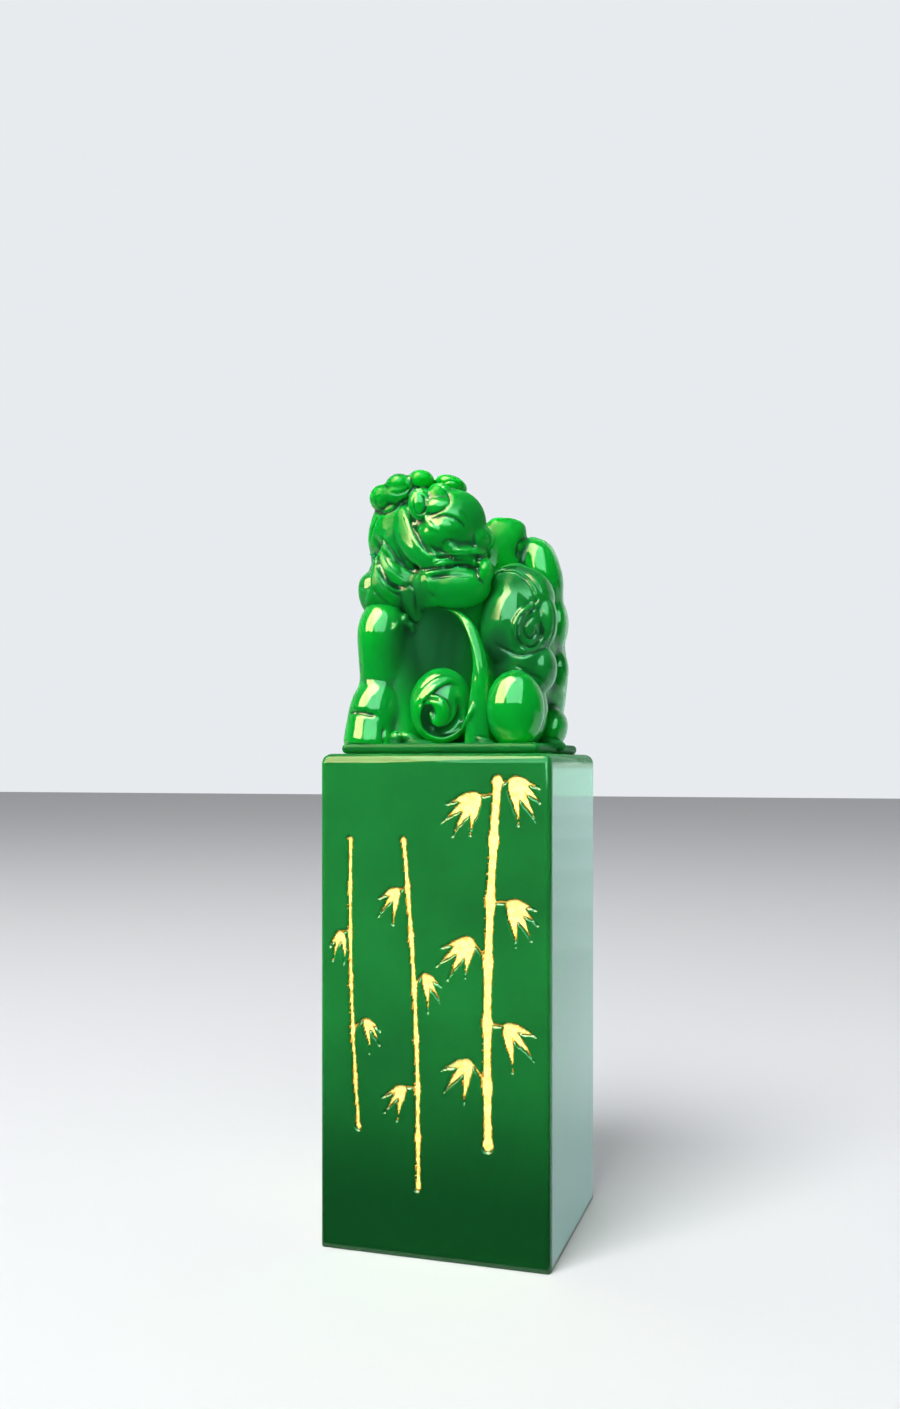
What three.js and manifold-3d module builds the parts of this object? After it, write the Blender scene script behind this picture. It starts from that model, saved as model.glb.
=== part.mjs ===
// A carved stone seal: a square column that prints with its foot, crowned by a knob carved as a
// lioness with her cub, and a gilded bamboo spray cut into the column's front face.
// Millimetres, +Z up. The origin is the middle of the printing face and the front looks along -Y.

import * as THREE from "three";
import { mergeVertices } from "three/addons/utils/BufferGeometryUtils.js";
import Module from "manifold-3d";

const wasm = await Module();
wasm.setup();

// Column
const COLUMN_SIDE = 25;
const COLUMN_HEIGHT = 52.6;
const EDGE_RADIUS = 0.7;
const SHOULDER_RADIUS = 1.3;
const SHOULDER_CORNER = 1.7;
const FOOT_CHAMFER = 0.2;

// Printing face: a border line round four square spirals, all cut into the stone
const CUT_DEPTH = 0.9;
const CUT_WIDTH = 1;
const BORDER_INSET = 1.4;
const SPIRAL_ARMS = 6;
const SPIRAL_LAND = 0.75;
const SPIRAL_MARGIN = 0.8;

// Gilding: strokes cut into the front face, with gold lying in them
const GROOVE_DEPTH = 0.45;
const GILT_THICKNESS = 0.34;
const GILT_CLEARANCE = 0.05;
const KNUCKLE_GAP = 0.42;
const KNUCKLE_OVERLAP = 0.1;
const NECK_SHARE = 0.35;
// The strokes are laid out on a face of this width and height, and follow the real one.
const LAYOUT_SIDE = 25;
const LAYOUT_HEIGHT = 52.6;

// Knob
const PLINTH_INSET = 1.7;
const PLINTH_HEIGHT = 1.1;
const PLINTH_ROUNDING = 0.45;
const PLINTH_CORNER = 1.6;
const KNOB_HEIGHT = 30.8;
const SEAM = 0.3;
const FACET = 0.16;
const SEAM_FACET = 0.12;
// The carving is laid out on a plinth of this half width, to this height, and follows the real ones.
const LAYOUT_HALF = 10.8;
const LAYOUT_RISE = 30.8;

const plinthHalf = COLUMN_SIDE / 2 - PLINTH_INSET;
const spread = plinthHalf / LAYOUT_HALF;
const rise = KNOB_HEIGHT / LAYOUT_RISE;
const faceAcross = COLUMN_SIDE / LAYOUT_SIDE;
const faceUp = COLUMN_HEIGHT / LAYOUT_HEIGHT;
const strokeScale = Math.min(faceAcross, faceUp);

const JADE = new THREE.MeshStandardMaterial({ color: 0x0b7a2c, roughness: 0.16, metalness: 0 });
const DARK_JADE = new THREE.MeshStandardMaterial({ color: 0x0a5c22, roughness: 0.14, metalness: 0 });
const GOLD = new THREE.MeshStandardMaterial({ color: 0xf3d268, roughness: 0.42, metalness: 0.8 });

// Solids and meshes

/** A closed geometry as a solid that can be joined and cut. */
function solidOf(geometry) {
  const bare = geometry.index ? geometry.toNonIndexed() : geometry.clone();
  bare.deleteAttribute("normal");
  bare.deleteAttribute("uv");
  const merged = mergeVertices(bare, 1e-4);
  return new wasm.Manifold(
    new wasm.Mesh({
      numProp: 3,
      vertProperties: merged.attributes.position.array,
      triVerts: new Uint32Array(merged.index.array),
    }),
  );
}

/** The named mesh of a solid. */
function meshOf(name, solid, material) {
  const { numProp, numVert, vertProperties, triVerts } = solid.getMesh();
  const places = new Float32Array(numVert * 3);
  for (let i = 0; i < numVert; i += 1) {
    places.set(vertProperties.subarray(i * numProp, i * numProp + 3), i * 3);
  }
  const geometry = new THREE.BufferGeometry();
  geometry.setAttribute("position", new THREE.BufferAttribute(places, 3));
  geometry.setIndex(new THREE.BufferAttribute(triVerts, 1));
  geometry.computeVertexNormals();
  const mesh = new THREE.Mesh(geometry, material);
  mesh.name = name;
  return mesh;
}

const join = (solids) => solids.reduce((whole, solid) => whole.add(solid));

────

◆ GOAL
Return all the data above once more, precisely as given.

◆ ANSWER TO THIS TASK
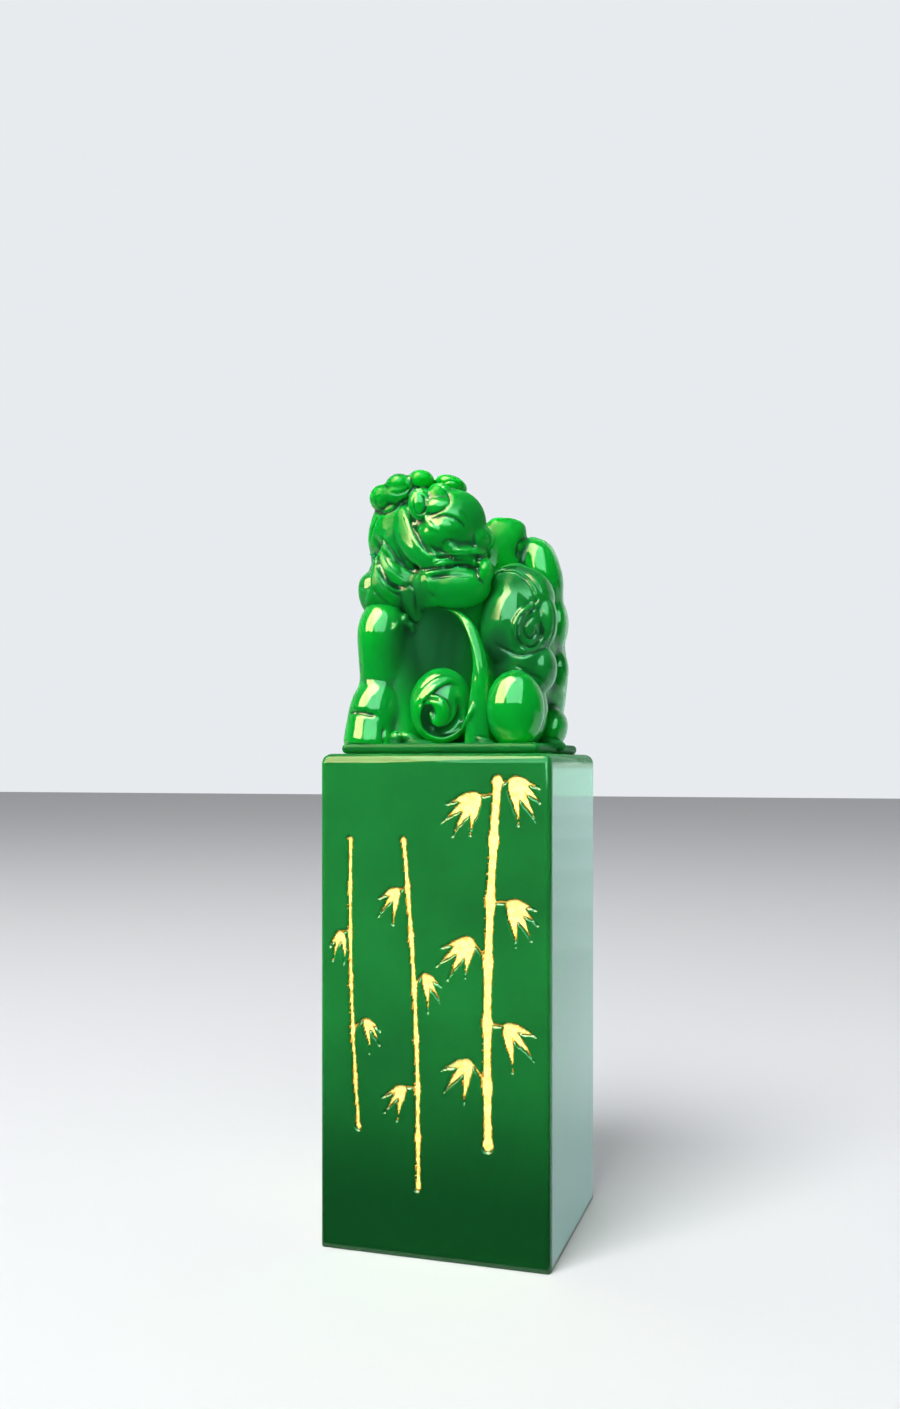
What three.js and manifold-3d module builds the parts of this object? After it, write the Blender scene script behind this picture. It starts from that model, saved as model.glb.
=== part.mjs ===
// A carved stone seal: a square column that prints with its foot, crowned by a knob carved as a
// lioness with her cub, and a gilded bamboo spray cut into the column's front face.
// Millimetres, +Z up. The origin is the middle of the printing face and the front looks along -Y.

import * as THREE from "three";
import { mergeVertices } from "three/addons/utils/BufferGeometryUtils.js";
import Module from "manifold-3d";

const wasm = await Module();
wasm.setup();

// Column
const COLUMN_SIDE = 25;
const COLUMN_HEIGHT = 52.6;
const EDGE_RADIUS = 0.7;
const SHOULDER_RADIUS = 1.3;
const SHOULDER_CORNER = 1.7;
const FOOT_CHAMFER = 0.2;

// Printing face: a border line round four square spirals, all cut into the stone
const CUT_DEPTH = 0.9;
const CUT_WIDTH = 1;
const BORDER_INSET = 1.4;
const SPIRAL_ARMS = 6;
const SPIRAL_LAND = 0.75;
const SPIRAL_MARGIN = 0.8;

// Gilding: strokes cut into the front face, with gold lying in them
const GROOVE_DEPTH = 0.45;
const GILT_THICKNESS = 0.34;
const GILT_CLEARANCE = 0.05;
const KNUCKLE_GAP = 0.42;
const KNUCKLE_OVERLAP = 0.1;
const NECK_SHARE = 0.35;
// The strokes are laid out on a face of this width and height, and follow the real one.
const LAYOUT_SIDE = 25;
const LAYOUT_HEIGHT = 52.6;

// Knob
const PLINTH_INSET = 1.7;
const PLINTH_HEIGHT = 1.1;
const PLINTH_ROUNDING = 0.45;
const PLINTH_CORNER = 1.6;
const KNOB_HEIGHT = 30.8;
const SEAM = 0.3;
const FACET = 0.16;
const SEAM_FACET = 0.12;
// The carving is laid out on a plinth of this half width, to this height, and follows the real ones.
const LAYOUT_HALF = 10.8;
const LAYOUT_RISE = 30.8;

const plinthHalf = COLUMN_SIDE / 2 - PLINTH_INSET;
const spread = plinthHalf / LAYOUT_HALF;
const rise = KNOB_HEIGHT / LAYOUT_RISE;
const faceAcross = COLUMN_SIDE / LAYOUT_SIDE;
const faceUp = COLUMN_HEIGHT / LAYOUT_HEIGHT;
const strokeScale = Math.min(faceAcross, faceUp);

const JADE = new THREE.MeshStandardMaterial({ color: 0x0b7a2c, roughness: 0.16, metalness: 0 });
const DARK_JADE = new THREE.MeshStandardMaterial({ color: 0x0a5c22, roughness: 0.14, metalness: 0 });
const GOLD = new THREE.MeshStandardMaterial({ color: 0xf3d268, roughness: 0.42, metalness: 0.8 });

// Solids and meshes

/** A closed geometry as a solid that can be joined and cut. */
function solidOf(geometry) {
  const bare = geometry.index ? geometry.toNonIndexed() : geometry.clone();
  bare.deleteAttribute("normal");
  bare.deleteAttribute("uv");
  const merged = mergeVertices(bare, 1e-4);
  return new wasm.Manifold(
    new wasm.Mesh({
      numProp: 3,
      vertProperties: merged.attributes.position.array,
      triVerts: new Uint32Array(merged.index.array),
    }),
  );
}

/** The named mesh of a solid. */
function meshOf(name, solid, material) {
  const { numProp, numVert, vertProperties, triVerts } = solid.getMesh();
  const places = new Float32Array(numVert * 3);
  for (let i = 0; i < numVert; i += 1) {
    places.set(vertProperties.subarray(i * numProp, i * numProp + 3), i * 3);
  }
  const geometry = new THREE.BufferGeometry();
  geometry.setAttribute("position", new THREE.BufferAttribute(places, 3));
  geometry.setIndex(new THREE.BufferAttribute(triVerts, 1));
  geometry.computeVertexNormals();
  const mesh = new THREE.Mesh(geometry, material);
  mesh.name = name;
  return mesh;
}

const join = (solids) => solids.reduce((whole, solid) => whole.add(solid));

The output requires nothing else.